» **Data block**:
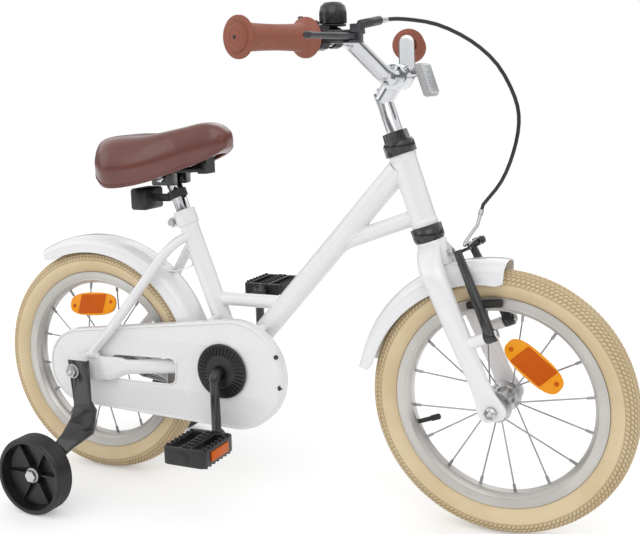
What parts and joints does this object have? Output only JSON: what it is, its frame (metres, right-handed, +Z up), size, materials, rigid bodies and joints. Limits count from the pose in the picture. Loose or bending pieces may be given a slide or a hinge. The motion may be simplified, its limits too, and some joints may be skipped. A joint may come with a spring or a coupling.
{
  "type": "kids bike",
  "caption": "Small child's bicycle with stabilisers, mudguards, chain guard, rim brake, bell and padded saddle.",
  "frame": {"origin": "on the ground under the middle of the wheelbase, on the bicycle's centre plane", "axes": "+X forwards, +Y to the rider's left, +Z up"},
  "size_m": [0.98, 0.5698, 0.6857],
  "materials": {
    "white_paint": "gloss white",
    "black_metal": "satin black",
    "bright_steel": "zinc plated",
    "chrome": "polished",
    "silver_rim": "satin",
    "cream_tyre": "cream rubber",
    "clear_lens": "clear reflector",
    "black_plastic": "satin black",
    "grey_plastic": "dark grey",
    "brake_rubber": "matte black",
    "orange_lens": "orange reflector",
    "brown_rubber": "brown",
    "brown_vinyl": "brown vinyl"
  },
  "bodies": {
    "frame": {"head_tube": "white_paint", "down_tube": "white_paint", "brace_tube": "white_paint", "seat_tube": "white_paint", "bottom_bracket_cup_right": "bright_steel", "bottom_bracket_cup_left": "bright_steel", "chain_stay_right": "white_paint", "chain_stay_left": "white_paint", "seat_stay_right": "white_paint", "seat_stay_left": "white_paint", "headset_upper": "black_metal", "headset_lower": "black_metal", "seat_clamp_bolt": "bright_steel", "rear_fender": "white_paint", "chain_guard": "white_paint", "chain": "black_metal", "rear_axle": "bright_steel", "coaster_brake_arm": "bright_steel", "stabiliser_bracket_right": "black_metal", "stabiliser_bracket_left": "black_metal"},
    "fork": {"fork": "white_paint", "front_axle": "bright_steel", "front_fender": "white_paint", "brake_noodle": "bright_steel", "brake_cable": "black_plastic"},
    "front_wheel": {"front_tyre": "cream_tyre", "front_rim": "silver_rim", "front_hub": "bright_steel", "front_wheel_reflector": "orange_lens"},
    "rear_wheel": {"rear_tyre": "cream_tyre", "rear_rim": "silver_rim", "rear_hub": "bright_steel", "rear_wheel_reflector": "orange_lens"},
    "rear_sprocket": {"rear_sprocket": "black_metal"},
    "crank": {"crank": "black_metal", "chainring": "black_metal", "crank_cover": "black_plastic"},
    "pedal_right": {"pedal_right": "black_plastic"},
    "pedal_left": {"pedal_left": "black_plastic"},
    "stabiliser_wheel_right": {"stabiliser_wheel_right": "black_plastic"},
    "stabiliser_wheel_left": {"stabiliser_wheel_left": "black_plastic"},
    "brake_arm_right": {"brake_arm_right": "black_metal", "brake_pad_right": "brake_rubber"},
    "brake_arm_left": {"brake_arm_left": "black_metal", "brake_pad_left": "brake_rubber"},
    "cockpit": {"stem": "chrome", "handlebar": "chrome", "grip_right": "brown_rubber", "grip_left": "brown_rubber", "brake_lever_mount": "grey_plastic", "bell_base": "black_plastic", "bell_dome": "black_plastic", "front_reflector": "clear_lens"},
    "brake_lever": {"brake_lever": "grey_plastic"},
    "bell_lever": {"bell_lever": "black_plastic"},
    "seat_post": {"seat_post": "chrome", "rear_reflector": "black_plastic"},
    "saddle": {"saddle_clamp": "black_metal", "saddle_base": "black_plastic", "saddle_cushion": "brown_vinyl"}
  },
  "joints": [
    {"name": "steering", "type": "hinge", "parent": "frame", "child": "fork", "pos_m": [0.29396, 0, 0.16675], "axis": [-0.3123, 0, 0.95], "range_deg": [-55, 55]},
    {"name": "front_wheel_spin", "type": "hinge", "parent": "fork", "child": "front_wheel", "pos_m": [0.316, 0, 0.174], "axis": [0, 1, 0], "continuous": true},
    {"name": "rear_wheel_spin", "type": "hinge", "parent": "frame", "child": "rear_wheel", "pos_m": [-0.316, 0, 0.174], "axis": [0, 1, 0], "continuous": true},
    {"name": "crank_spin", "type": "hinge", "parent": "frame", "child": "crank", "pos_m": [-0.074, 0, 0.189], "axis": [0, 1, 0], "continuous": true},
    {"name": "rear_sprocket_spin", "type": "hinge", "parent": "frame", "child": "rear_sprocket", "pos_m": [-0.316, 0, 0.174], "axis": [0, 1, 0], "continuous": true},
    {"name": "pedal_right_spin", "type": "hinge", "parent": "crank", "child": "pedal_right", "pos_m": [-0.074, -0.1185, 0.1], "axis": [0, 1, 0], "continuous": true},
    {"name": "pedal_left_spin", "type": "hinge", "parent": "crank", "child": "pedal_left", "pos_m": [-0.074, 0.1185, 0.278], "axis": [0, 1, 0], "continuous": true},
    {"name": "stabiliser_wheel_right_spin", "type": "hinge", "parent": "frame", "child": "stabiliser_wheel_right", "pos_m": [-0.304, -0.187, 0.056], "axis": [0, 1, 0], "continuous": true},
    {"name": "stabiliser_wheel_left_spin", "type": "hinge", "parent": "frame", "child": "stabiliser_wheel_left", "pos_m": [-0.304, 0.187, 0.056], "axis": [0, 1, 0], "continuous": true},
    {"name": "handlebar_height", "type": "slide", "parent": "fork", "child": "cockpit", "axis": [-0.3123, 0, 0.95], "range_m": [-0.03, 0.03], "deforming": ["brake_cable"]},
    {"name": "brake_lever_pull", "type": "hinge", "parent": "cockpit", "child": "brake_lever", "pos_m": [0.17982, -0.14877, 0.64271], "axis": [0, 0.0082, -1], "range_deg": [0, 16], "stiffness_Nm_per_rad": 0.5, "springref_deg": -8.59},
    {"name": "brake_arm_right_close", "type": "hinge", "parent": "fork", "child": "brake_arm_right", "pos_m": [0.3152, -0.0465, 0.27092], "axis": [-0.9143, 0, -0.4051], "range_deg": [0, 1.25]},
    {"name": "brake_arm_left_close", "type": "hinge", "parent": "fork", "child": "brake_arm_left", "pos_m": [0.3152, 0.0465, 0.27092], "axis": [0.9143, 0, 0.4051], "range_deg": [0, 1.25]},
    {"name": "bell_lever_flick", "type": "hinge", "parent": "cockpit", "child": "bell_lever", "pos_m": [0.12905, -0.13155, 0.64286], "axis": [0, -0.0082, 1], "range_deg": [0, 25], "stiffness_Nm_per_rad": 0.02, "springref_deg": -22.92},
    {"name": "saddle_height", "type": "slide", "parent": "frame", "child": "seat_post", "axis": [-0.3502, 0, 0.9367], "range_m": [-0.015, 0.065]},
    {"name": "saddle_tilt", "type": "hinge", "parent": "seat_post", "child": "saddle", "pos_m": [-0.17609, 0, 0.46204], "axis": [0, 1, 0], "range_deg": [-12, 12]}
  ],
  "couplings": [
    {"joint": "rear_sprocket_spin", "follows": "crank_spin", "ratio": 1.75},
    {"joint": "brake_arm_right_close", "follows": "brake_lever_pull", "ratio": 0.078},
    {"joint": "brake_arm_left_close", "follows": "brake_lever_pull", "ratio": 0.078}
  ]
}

» **Written instruction**:
Output all of the data above without any alteration.

» **Right answer**:
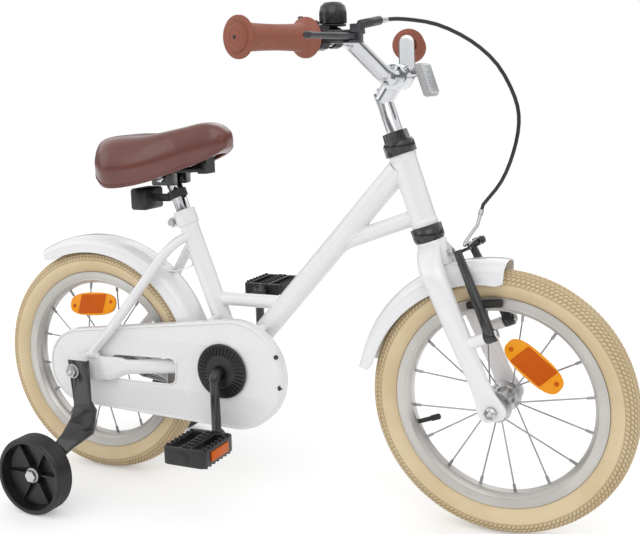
What parts and joints does this object have? Output only JSON: what it is, its frame (metres, right-handed, +Z up), size, materials, rigid bodies and joints. Limits count from the pose in the picture. Loose or bending pieces may be given a slide or a hinge. The motion may be simplified, its limits too, and some joints may be skipped. A joint may come with a spring or a coupling.
{
  "type": "kids bike",
  "caption": "Small child's bicycle with stabilisers, mudguards, chain guard, rim brake, bell and padded saddle.",
  "frame": {"origin": "on the ground under the middle of the wheelbase, on the bicycle's centre plane", "axes": "+X forwards, +Y to the rider's left, +Z up"},
  "size_m": [0.98, 0.5698, 0.6857],
  "materials": {
    "white_paint": "gloss white",
    "black_metal": "satin black",
    "bright_steel": "zinc plated",
    "chrome": "polished",
    "silver_rim": "satin",
    "cream_tyre": "cream rubber",
    "clear_lens": "clear reflector",
    "black_plastic": "satin black",
    "grey_plastic": "dark grey",
    "brake_rubber": "matte black",
    "orange_lens": "orange reflector",
    "brown_rubber": "brown",
    "brown_vinyl": "brown vinyl"
  },
  "bodies": {
    "frame": {"head_tube": "white_paint", "down_tube": "white_paint", "brace_tube": "white_paint", "seat_tube": "white_paint", "bottom_bracket_cup_right": "bright_steel", "bottom_bracket_cup_left": "bright_steel", "chain_stay_right": "white_paint", "chain_stay_left": "white_paint", "seat_stay_right": "white_paint", "seat_stay_left": "white_paint", "headset_upper": "black_metal", "headset_lower": "black_metal", "seat_clamp_bolt": "bright_steel", "rear_fender": "white_paint", "chain_guard": "white_paint", "chain": "black_metal", "rear_axle": "bright_steel", "coaster_brake_arm": "bright_steel", "stabiliser_bracket_right": "black_metal", "stabiliser_bracket_left": "black_metal"},
    "fork": {"fork": "white_paint", "front_axle": "bright_steel", "front_fender": "white_paint", "brake_noodle": "bright_steel", "brake_cable": "black_plastic"},
    "front_wheel": {"front_tyre": "cream_tyre", "front_rim": "silver_rim", "front_hub": "bright_steel", "front_wheel_reflector": "orange_lens"},
    "rear_wheel": {"rear_tyre": "cream_tyre", "rear_rim": "silver_rim", "rear_hub": "bright_steel", "rear_wheel_reflector": "orange_lens"},
    "rear_sprocket": {"rear_sprocket": "black_metal"},
    "crank": {"crank": "black_metal", "chainring": "black_metal", "crank_cover": "black_plastic"},
    "pedal_right": {"pedal_right": "black_plastic"},
    "pedal_left": {"pedal_left": "black_plastic"},
    "stabiliser_wheel_right": {"stabiliser_wheel_right": "black_plastic"},
    "stabiliser_wheel_left": {"stabiliser_wheel_left": "black_plastic"},
    "brake_arm_right": {"brake_arm_right": "black_metal", "brake_pad_right": "brake_rubber"},
    "brake_arm_left": {"brake_arm_left": "black_metal", "brake_pad_left": "brake_rubber"},
    "cockpit": {"stem": "chrome", "handlebar": "chrome", "grip_right": "brown_rubber", "grip_left": "brown_rubber", "brake_lever_mount": "grey_plastic", "bell_base": "black_plastic", "bell_dome": "black_plastic", "front_reflector": "clear_lens"},
    "brake_lever": {"brake_lever": "grey_plastic"},
    "bell_lever": {"bell_lever": "black_plastic"},
    "seat_post": {"seat_post": "chrome", "rear_reflector": "black_plastic"},
    "saddle": {"saddle_clamp": "black_metal", "saddle_base": "black_plastic", "saddle_cushion": "brown_vinyl"}
  },
  "joints": [
    {"name": "steering", "type": "hinge", "parent": "frame", "child": "fork", "pos_m": [0.29396, 0, 0.16675], "axis": [-0.3123, 0, 0.95], "range_deg": [-55, 55]},
    {"name": "front_wheel_spin", "type": "hinge", "parent": "fork", "child": "front_wheel", "pos_m": [0.316, 0, 0.174], "axis": [0, 1, 0], "continuous": true},
    {"name": "rear_wheel_spin", "type": "hinge", "parent": "frame", "child": "rear_wheel", "pos_m": [-0.316, 0, 0.174], "axis": [0, 1, 0], "continuous": true},
    {"name": "crank_spin", "type": "hinge", "parent": "frame", "child": "crank", "pos_m": [-0.074, 0, 0.189], "axis": [0, 1, 0], "continuous": true},
    {"name": "rear_sprocket_spin", "type": "hinge", "parent": "frame", "child": "rear_sprocket", "pos_m": [-0.316, 0, 0.174], "axis": [0, 1, 0], "continuous": true},
    {"name": "pedal_right_spin", "type": "hinge", "parent": "crank", "child": "pedal_right", "pos_m": [-0.074, -0.1185, 0.1], "axis": [0, 1, 0], "continuous": true},
    {"name": "pedal_left_spin", "type": "hinge", "parent": "crank", "child": "pedal_left", "pos_m": [-0.074, 0.1185, 0.278], "axis": [0, 1, 0], "continuous": true},
    {"name": "stabiliser_wheel_right_spin", "type": "hinge", "parent": "frame", "child": "stabiliser_wheel_right", "pos_m": [-0.304, -0.187, 0.056], "axis": [0, 1, 0], "continuous": true},
    {"name": "stabiliser_wheel_left_spin", "type": "hinge", "parent": "frame", "child": "stabiliser_wheel_left", "pos_m": [-0.304, 0.187, 0.056], "axis": [0, 1, 0], "continuous": true},
    {"name": "handlebar_height", "type": "slide", "parent": "fork", "child": "cockpit", "axis": [-0.3123, 0, 0.95], "range_m": [-0.03, 0.03], "deforming": ["brake_cable"]},
    {"name": "brake_lever_pull", "type": "hinge", "parent": "cockpit", "child": "brake_lever", "pos_m": [0.17982, -0.14877, 0.64271], "axis": [0, 0.0082, -1], "range_deg": [0, 16], "stiffness_Nm_per_rad": 0.5, "springref_deg": -8.59},
    {"name": "brake_arm_right_close", "type": "hinge", "parent": "fork", "child": "brake_arm_right", "pos_m": [0.3152, -0.0465, 0.27092], "axis": [-0.9143, 0, -0.4051], "range_deg": [0, 1.25]},
    {"name": "brake_arm_left_close", "type": "hinge", "parent": "fork", "child": "brake_arm_left", "pos_m": [0.3152, 0.0465, 0.27092], "axis": [0.9143, 0, 0.4051], "range_deg": [0, 1.25]},
    {"name": "bell_lever_flick", "type": "hinge", "parent": "cockpit", "child": "bell_lever", "pos_m": [0.12905, -0.13155, 0.64286], "axis": [0, -0.0082, 1], "range_deg": [0, 25], "stiffness_Nm_per_rad": 0.02, "springref_deg": -22.92},
    {"name": "saddle_height", "type": "slide", "parent": "frame", "child": "seat_post", "axis": [-0.3502, 0, 0.9367], "range_m": [-0.015, 0.065]},
    {"name": "saddle_tilt", "type": "hinge", "parent": "seat_post", "child": "saddle", "pos_m": [-0.17609, 0, 0.46204], "axis": [0, 1, 0], "range_deg": [-12, 12]}
  ],
  "couplings": [
    {"joint": "rear_sprocket_spin", "follows": "crank_spin", "ratio": 1.75},
    {"joint": "brake_arm_right_close", "follows": "brake_lever_pull", "ratio": 0.078},
    {"joint": "brake_arm_left_close", "follows": "brake_lever_pull", "ratio": 0.078}
  ]
}